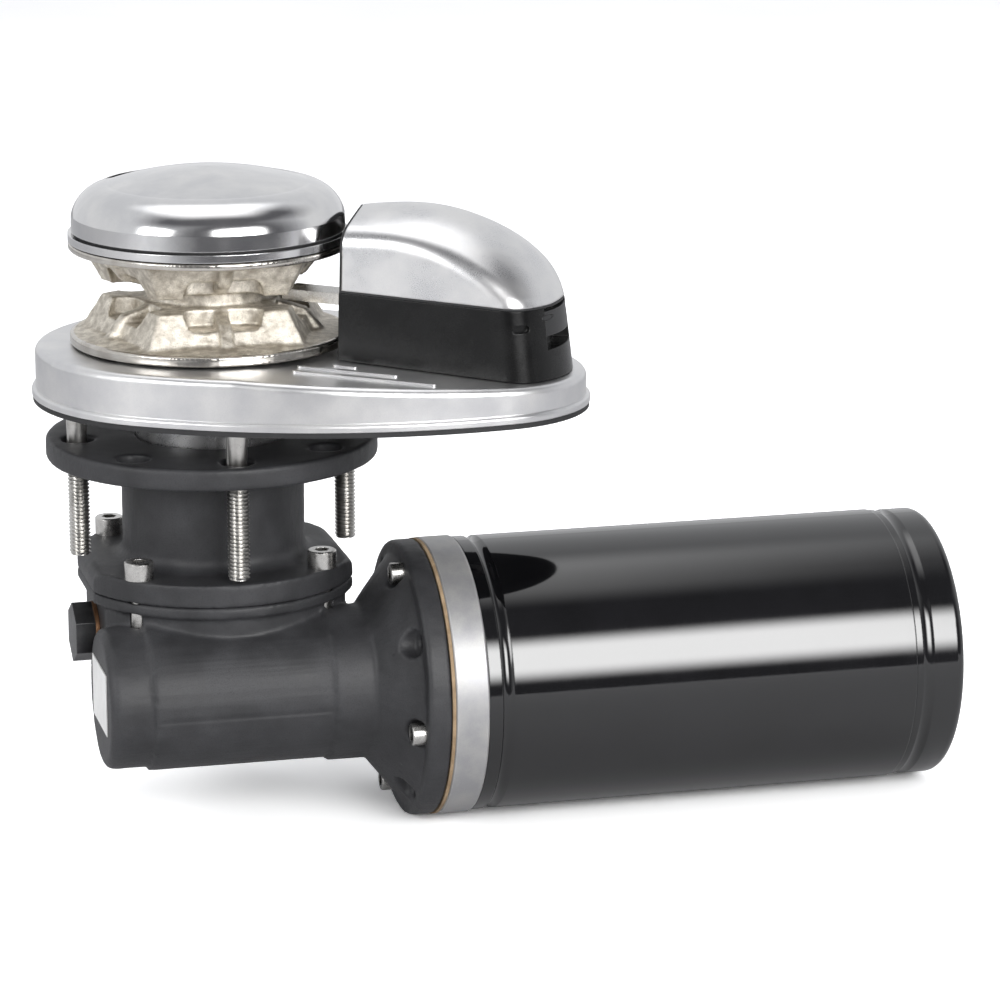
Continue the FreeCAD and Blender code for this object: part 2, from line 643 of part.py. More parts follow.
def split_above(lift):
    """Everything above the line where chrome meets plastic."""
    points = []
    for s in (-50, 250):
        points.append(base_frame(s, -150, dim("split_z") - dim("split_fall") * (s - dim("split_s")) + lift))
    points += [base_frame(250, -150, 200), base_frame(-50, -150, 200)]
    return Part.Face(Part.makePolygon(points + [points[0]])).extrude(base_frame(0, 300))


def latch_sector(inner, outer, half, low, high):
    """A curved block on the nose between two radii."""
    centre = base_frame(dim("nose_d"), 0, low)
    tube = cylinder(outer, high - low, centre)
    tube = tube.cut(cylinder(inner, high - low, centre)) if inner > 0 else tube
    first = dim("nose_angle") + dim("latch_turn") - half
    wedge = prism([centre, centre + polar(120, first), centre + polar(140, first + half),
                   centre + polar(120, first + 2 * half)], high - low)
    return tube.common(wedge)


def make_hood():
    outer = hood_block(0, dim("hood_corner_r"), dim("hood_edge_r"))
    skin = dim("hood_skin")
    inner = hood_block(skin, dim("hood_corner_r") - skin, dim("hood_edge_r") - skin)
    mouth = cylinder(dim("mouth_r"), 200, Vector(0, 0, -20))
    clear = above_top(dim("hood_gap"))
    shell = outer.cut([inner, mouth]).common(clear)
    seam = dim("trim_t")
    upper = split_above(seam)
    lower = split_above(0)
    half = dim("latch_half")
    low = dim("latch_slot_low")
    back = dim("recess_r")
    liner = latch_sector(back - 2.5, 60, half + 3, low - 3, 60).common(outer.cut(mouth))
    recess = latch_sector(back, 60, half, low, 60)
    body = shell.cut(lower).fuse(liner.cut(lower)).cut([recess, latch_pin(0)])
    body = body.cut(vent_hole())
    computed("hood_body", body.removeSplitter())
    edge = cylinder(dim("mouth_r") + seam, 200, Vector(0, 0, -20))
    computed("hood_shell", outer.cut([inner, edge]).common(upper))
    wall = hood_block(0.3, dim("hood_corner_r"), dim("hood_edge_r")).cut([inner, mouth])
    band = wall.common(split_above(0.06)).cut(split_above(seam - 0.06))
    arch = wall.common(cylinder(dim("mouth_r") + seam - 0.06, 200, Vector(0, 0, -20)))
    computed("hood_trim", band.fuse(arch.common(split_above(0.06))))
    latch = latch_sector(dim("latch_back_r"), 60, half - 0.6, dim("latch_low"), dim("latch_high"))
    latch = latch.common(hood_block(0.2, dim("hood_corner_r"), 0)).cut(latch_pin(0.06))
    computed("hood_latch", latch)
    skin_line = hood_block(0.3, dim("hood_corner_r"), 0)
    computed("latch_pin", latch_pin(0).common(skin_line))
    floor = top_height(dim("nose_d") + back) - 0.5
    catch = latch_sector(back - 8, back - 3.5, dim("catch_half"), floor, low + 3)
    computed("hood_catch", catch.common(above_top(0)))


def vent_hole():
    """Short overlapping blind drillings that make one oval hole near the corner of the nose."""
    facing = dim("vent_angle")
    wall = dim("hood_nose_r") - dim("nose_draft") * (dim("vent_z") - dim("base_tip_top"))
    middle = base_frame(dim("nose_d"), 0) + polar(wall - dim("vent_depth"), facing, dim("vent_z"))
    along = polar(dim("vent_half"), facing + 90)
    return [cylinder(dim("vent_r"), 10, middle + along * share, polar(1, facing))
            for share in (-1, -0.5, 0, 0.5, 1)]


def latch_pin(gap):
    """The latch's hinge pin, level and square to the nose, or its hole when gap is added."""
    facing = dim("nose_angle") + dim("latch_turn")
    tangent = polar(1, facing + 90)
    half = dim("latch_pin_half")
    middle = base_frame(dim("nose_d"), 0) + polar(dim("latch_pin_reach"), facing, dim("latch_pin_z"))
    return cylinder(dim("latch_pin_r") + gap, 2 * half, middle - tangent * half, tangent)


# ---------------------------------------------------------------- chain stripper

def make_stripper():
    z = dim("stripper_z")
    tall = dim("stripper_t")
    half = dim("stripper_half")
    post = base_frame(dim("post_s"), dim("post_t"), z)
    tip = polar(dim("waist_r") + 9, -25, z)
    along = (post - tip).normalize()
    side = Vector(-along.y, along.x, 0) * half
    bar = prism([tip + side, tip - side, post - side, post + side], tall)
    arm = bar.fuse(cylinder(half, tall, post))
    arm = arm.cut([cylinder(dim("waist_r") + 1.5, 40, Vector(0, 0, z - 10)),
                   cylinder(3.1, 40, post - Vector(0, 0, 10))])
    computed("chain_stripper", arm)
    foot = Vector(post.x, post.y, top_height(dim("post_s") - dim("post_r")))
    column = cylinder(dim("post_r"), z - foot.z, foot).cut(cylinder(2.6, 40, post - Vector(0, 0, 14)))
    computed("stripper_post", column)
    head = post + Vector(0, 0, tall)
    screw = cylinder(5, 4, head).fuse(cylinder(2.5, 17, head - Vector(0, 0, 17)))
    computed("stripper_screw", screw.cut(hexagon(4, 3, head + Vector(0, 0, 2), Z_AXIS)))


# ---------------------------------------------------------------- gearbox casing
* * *
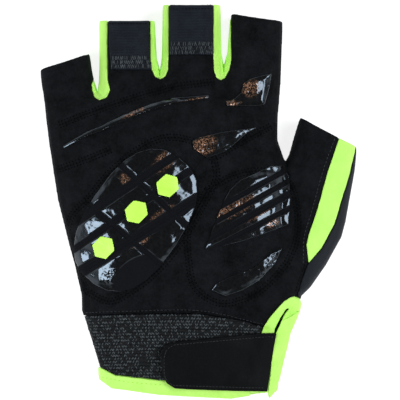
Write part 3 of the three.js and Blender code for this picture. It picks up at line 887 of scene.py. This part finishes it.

◆ **WRITTEN TASK**
Take the lines from the line with "Continue the FreeCAD" through the line with "return tube.common(wedge)", both ends included, and give them again exactly, with nothing else.

◆ **TASK OUTPUT**
Continue the FreeCAD and Blender code for this object: part 2, from line 643 of part.py. More parts follow.
def split_above(lift):
    """Everything above the line where chrome meets plastic."""
    points = []
    for s in (-50, 250):
        points.append(base_frame(s, -150, dim("split_z") - dim("split_fall") * (s - dim("split_s")) + lift))
    points += [base_frame(250, -150, 200), base_frame(-50, -150, 200)]
    return Part.Face(Part.makePolygon(points + [points[0]])).extrude(base_frame(0, 300))


def latch_sector(inner, outer, half, low, high):
    """A curved block on the nose between two radii."""
    centre = base_frame(dim("nose_d"), 0, low)
    tube = cylinder(outer, high - low, centre)
    tube = tube.cut(cylinder(inner, high - low, centre)) if inner > 0 else tube
    first = dim("nose_angle") + dim("latch_turn") - half
    wedge = prism([centre, centre + polar(120, first), centre + polar(140, first + half),
                   centre + polar(120, first + 2 * half)], high - low)
    return tube.common(wedge)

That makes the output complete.